The latter invited him to his school. There, Mr Wood was stunned to discover that the few books the school had – a Danielle Steele romance, a Lonely Planet Guide

To Mongolia, and a few other backpacker cast-offs – were so precious that they were kept under lock and key.

Returning home, Mr Wood sent a simple e-mail asking for the donation of books, which he took back to Nepal a year later.

The response he received was so heartwarming that he realised he could do a lot more to help educate underprivileged children. He wanted to help them help themselves out of poverty by imparting reading skills and, more importantly, a love for reading.

So, Mr Wood quit his job and set up Room To Read a year later in his second bedroom in San Francisco. Besides his mobile phone and a laptop, he had nothing except “enough savings to last me three years”.

Of course, he also had a businessman’s tenacity and drive. Mr Wood is well known for running his charity like a global business.

For example, he had what he called “a big, hairy, audacious goal” right from the beginning.

“That’s because bold goals attract bold people. From the very beginning, I said we will reach 10 million children across the developing world by the year 2020.

Actually, I think we’re now going to reach that number by 2015.

“Go big or go home. If you’re not going to do it big, don’t do anything at all.

“If people are afraid of that goal, that’s okay. Maybe we’re not the charity for them. To me, that number is non-negotiable,” Mr Wood said.

True enough, the big donors bit. Room To Read’s investors and partners include Barclays Capital and Netscape.

Now, 10 years after Room To Read was launched, at least 10,000 libraries have been built, six million books have been donated and published, 830 schools have been erected and over 8,800 long-term scholarships for girls have been awarded.

It is estimated that, by the end of the year, the lives of
at least five million students worldwide would have been positively affected.
The organisation currently works in countries like Bangladesh, Cambodia, India, Laos, Nepal and Sri Lanka.

Mr Wood, who was honoured by Time Magazine as one of the Asian Heroes of 2004, added: “I also instil a very performance-driven culture.

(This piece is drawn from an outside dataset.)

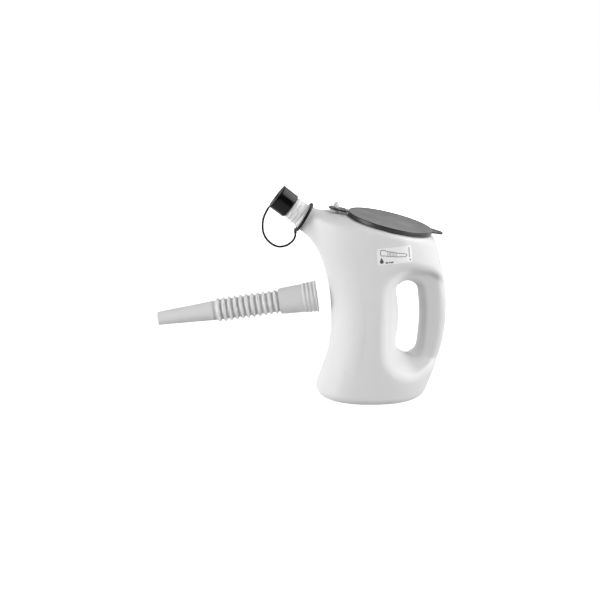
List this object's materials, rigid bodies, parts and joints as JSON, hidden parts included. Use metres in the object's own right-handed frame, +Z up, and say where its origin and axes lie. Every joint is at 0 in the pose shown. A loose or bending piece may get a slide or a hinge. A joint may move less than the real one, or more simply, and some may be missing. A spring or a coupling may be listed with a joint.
{
  "type": "measuring jug with flexible pouring spout",
  "caption": "Blow-moulded measuring jug with a hollow side handle, hinged snap lid, tethered screw cap and a loose corrugated pouring spout.",
  "frame": {"origin": "on the floor, under the middle of the box round the jug and its loose spout", "axes": "+X towards the jug's handle, +Y away from the face with the label, +Z up"},
  "size_m": [0.3736, 0.1226, 0.2736],
  "materials": {
    "jug_hdpe": "natural white blow-moulded polyethylene, satin",
    "label_film": "printed silver-grey film label",
    "lid_plastic": "dark grey moulded polypropylene, fine texture",
    "stud_nylon": "natural moulded nylon",
    "cap_plastic": "black moulded polypropylene",
    "liner_foam": "foamed polyethylene seal",
    "tether_rubber": "black soft moulded tether",
    "spout_pe": "natural translucent white polyethylene"
  },
  "bodies": {
    "jug": {"jug_body": "jug_hdpe", "level_label": "label_film", "lid_strap": "lid_plastic", "lid_hinge_web": "lid_plastic", "strap_stud": "stud_nylon"},
    "lid": {"lid": "lid_plastic"},
    "tether": {"tether_ring": "tether_rubber", "tether_strap": "tether_rubber"},
    "tether_end": {"tether_disc": "tether_rubber"},
    "cap": {"screw_cap": "cap_plastic", "cap_liner": "liner_foam"},
    "spout": {"spout_socket": "spout_pe", "spout_bellows": "spout_pe"},
    "spout_tip": {"spout_nozzle": "spout_pe"}
  },
  "joints": [
    {"name": "lid_hinge", "type": "hinge", "parent": "jug", "child": "lid", "pos_m": [0.0584, 0, 0.24167], "axis": [0, -1, 0], "range_deg": [0, 125], "deforming": ["lid_hinge_web"]},
    {"name": "tether_swivel", "type": "hinge", "parent": "jug", "child": "tether", "pos_m": [0.0015, 0, 0.2351], "axis": [-0.7923, 0, 0.6101], "range_deg": [-45, 45]},
    {"name": "cap_lift", "type": "slide", "parent": "tether", "child": "tether_end", "axis": [-0.7923, 0, 0.6101], "range_m": [0, 0.0225], "deforming": ["tether_strap"]},
    {"name": "cap_turn", "type": "hinge", "parent": "tether_end", "child": "cap", "pos_m": [0.0015, 0, 0.2351], "axis": [-0.7923, 0, 0.6101], "range_deg": [0, 1380]},
    {"name": "spout_slide", "type": "slide", "parent": "jug", "child": "spout", "axis": [-0.9895, 0, -0.1444], "range_m": [0, 0.06]},
    {"name": "spout_bend", "type": "hinge", "parent": "spout", "child": "spout_tip", "pos_m": [-0.06965, 0, 0.11675], "axis": [0, 1, 0], "range_deg": [-45, 45], "deforming": ["spout_bellows"]}
  ],
  "couplings": [
    {"joint": "cap_lift", "follows": "cap_turn", "m_per_rad": 0.0009231}
  ]
}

Every year, we publish our forecast for that year – the number of books we are going to distribute, the number of libraries we’re going to build, the number of scholarships we’re going to give out, and so on.

“And then we’re accountable for those numbers. We don’t raise any funds in advance. On Jan 1, I tell my team ‘okay, go’. We kind of race each other.

“We always report back to our investors quarterly on our performance.”
The team also keeps its costs low by staying at sponsored accommodation and flying on donated tickets.

“This is partly why our organisation is so effective. Currently, 83 cents of a dollar go towards our different programmes for the beneficiaries,” said Mr Wood. “We are also very lucky to have a large pool of dedicated volunteers.”

At least a third of Room To Read’s budget for its programmes is raised by volunteers. And, just like Mr Wood, they have big goals to fulfil.

“At the gala dinner tomorrow, the Singapore chapter hopes to raise at least $1 million,” he said at the time of this interview.

In a memo thanking the volunteers the next day, it was reported that the actual amount raised was “enough to build 19 schools, develop 150 libraries and support over 1,000 years of scholarships for girls”.

“I don’t view myself as a leader of an organisation. I view myself as one of the leaders of a movement. A global movement that’s just exploding right now,” said Mr Wood.

“We’re going to make history. No child can be told that you were born to the wrong parents at the wrong time and that’s why you can’t go to school,” he added.

“It’s not right that at five or six, you’re told you’ve lost the lottery of life.”